On one hand, the plane has a distinct bird-like quality: feathers hold it aloft, while a tail, like that of a tropical bird, glides below. The cockpit, viewed from the front, looks something like a parrot. This lends warmth to the design, helps establish an interesting silhouette, and gives more opportunities for animation. Meanwhile, the actual construction consists of articulated plates, pistons, and glass. Its engine, powered by some arcane power source, glows an electric blue. As a result of these two strains together, the plane retains anonymity even while visually distinct.
As the second big piece of our game’s identity, the plane took a lot of consideration, design, and re-design. It serves as the player’s avatar and their main tool, and has a range of concrete and abstract roles to fulfill.

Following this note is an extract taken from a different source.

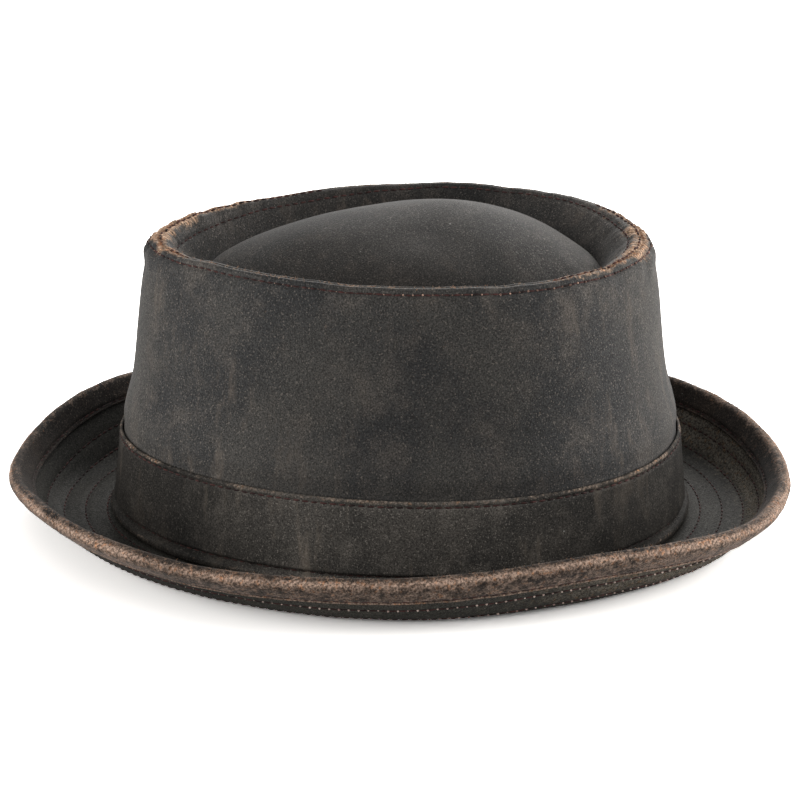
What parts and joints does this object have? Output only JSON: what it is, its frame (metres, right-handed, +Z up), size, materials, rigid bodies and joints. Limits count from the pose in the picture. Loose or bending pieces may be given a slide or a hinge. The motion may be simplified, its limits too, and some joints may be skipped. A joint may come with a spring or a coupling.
{
  "type": "porkpie hat",
  "caption": "Soft cloth porkpie hat: upright oval crown with a pinched ridge, sunk top with a low dome, plain hatband, and a stitched brim curled up all round with a bound edge.",
  "frame": {"origin": "on the surface that the hat rests on, below the middle of its outline", "axes": "+Z up through the crown, +Y towards the back of the hat, -Y towards its front, +X towards the wearer's left side"},
  "size_m": [0.2534, 0.295, 0.1195],
  "materials": {
    "crown_cloth": "waxed cotton, dark charcoal with pale scuffs",
    "band_cloth": "waxed cotton, dark brown, rubbed along its top fold",
    "brim_cloth": "waxed cotton, olive black, quilted with dark red rows",
    "binding_cloth": "waxed cotton strip worn through to tan brown",
    "thread": "sewing thread, dark red brown"
  },
  "bodies": {
    "root": {"crown_side": "crown_cloth", "crown_tip": "crown_cloth", "hatband": "band_cloth", "brim_under": "brim_cloth", "brim_upper": "brim_cloth", "brim_binding": "binding_cloth"}
  },
  "joints": []
}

Primarily, the design addresses all of the mechanical responsibilities of the plane, such as diving and the 3 axes of flight. In order to ground the player’s experience, considerations at this stage also included the plausibility of the design as it applies to the physical strain of diving and flying. While the wings weren’t tested for lift, the cockpit and engine, for example, are both watertight. The game mechanics required of the plane formed non-negotiable hard-points for its design.
Because players uncover tasks, goals, and narrative information purely through play, the plane itself must function as both an inviting, dynamic presence and an empty envelope. It’s designed to exude a friendly avian agility that imposes little, if at all, on the player’s whims.
In the end, we think it’ll take you where you want to go.